Mac or PC at Home?  
  Apple’s sexy iMacs are competing with Windows PCs for desk space in schools—and in your home.  
     
  BY SIMON DUMENCO  
     
 

The choice used to be pretty easy: If you had a kid and you were shopping for a home computer, you got a Mac because schools were all about Macs. Teachers loved them (they were easy to set up and support), kids adored them (the Mac interface was friendlier and more intuitively designed), and there was plenty of educational Mac software.

All of that’s still true, but the Mac’s share of the educational market, which has been on the wane for years, has lately dropped to less than half that of dominant Dell’s. And since, like Dell, all the other runners-up make PCs that run the Microsoft Windows operating system (only Apple makes machines that run Apple’s operating system), the educational market is now skewed 85 percent toward Windows.
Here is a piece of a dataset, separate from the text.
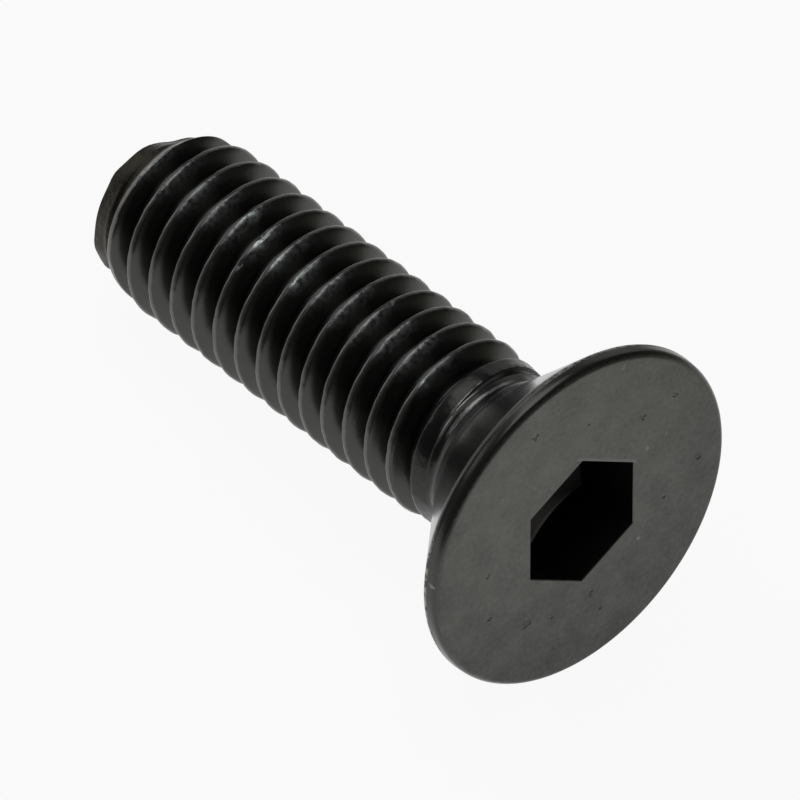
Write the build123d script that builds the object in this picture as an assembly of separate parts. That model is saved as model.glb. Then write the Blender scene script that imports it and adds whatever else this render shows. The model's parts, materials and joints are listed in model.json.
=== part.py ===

It’s Bill Gates’s world, and we all just learn in it.

Is your child, then, at a disadvantage if he or she attends a school that uses Macs? Are you a bad parent if you’re seduced—as many parents are—by the unmatched aesthetic superiority of iMacs (those all-in-one flat-screen units are irresistible) and the ease-of-use of the latest Mac operating system (which has earned rapturous reviews from the technical press)?

Nah. Windows was inspired by Mac’s operating system, and most kids (unlike some adults) won’t have any problem moving back and forth between the two. Also, you can buy Windows-emulation software called Virtual PC (about $220 from your local computer store, or visit connectix.com), which will let you run most Windows software on your Mac. (Sorry, there’s no such thing as Mac-emulation software for PCs.)

Even if you end up with a mix of Macs and PCs, the good news is that the latest update of Mac’s operating system—version 10.2, nicknamed “Jaguar”—lets you effortlessly share files between them. One more thing: Apple computers (which have been referred to as the “BMWs of computers”) used to be priced considerably higher than comparable PCs, but those new iMacs, starting at $1,299, are competitively priced. And for students just starting out doing homework research on the Web (not to mention all that IMing and e-mailing), the $799 eMac—packed with Apple’s most popular applications—is a great bargain.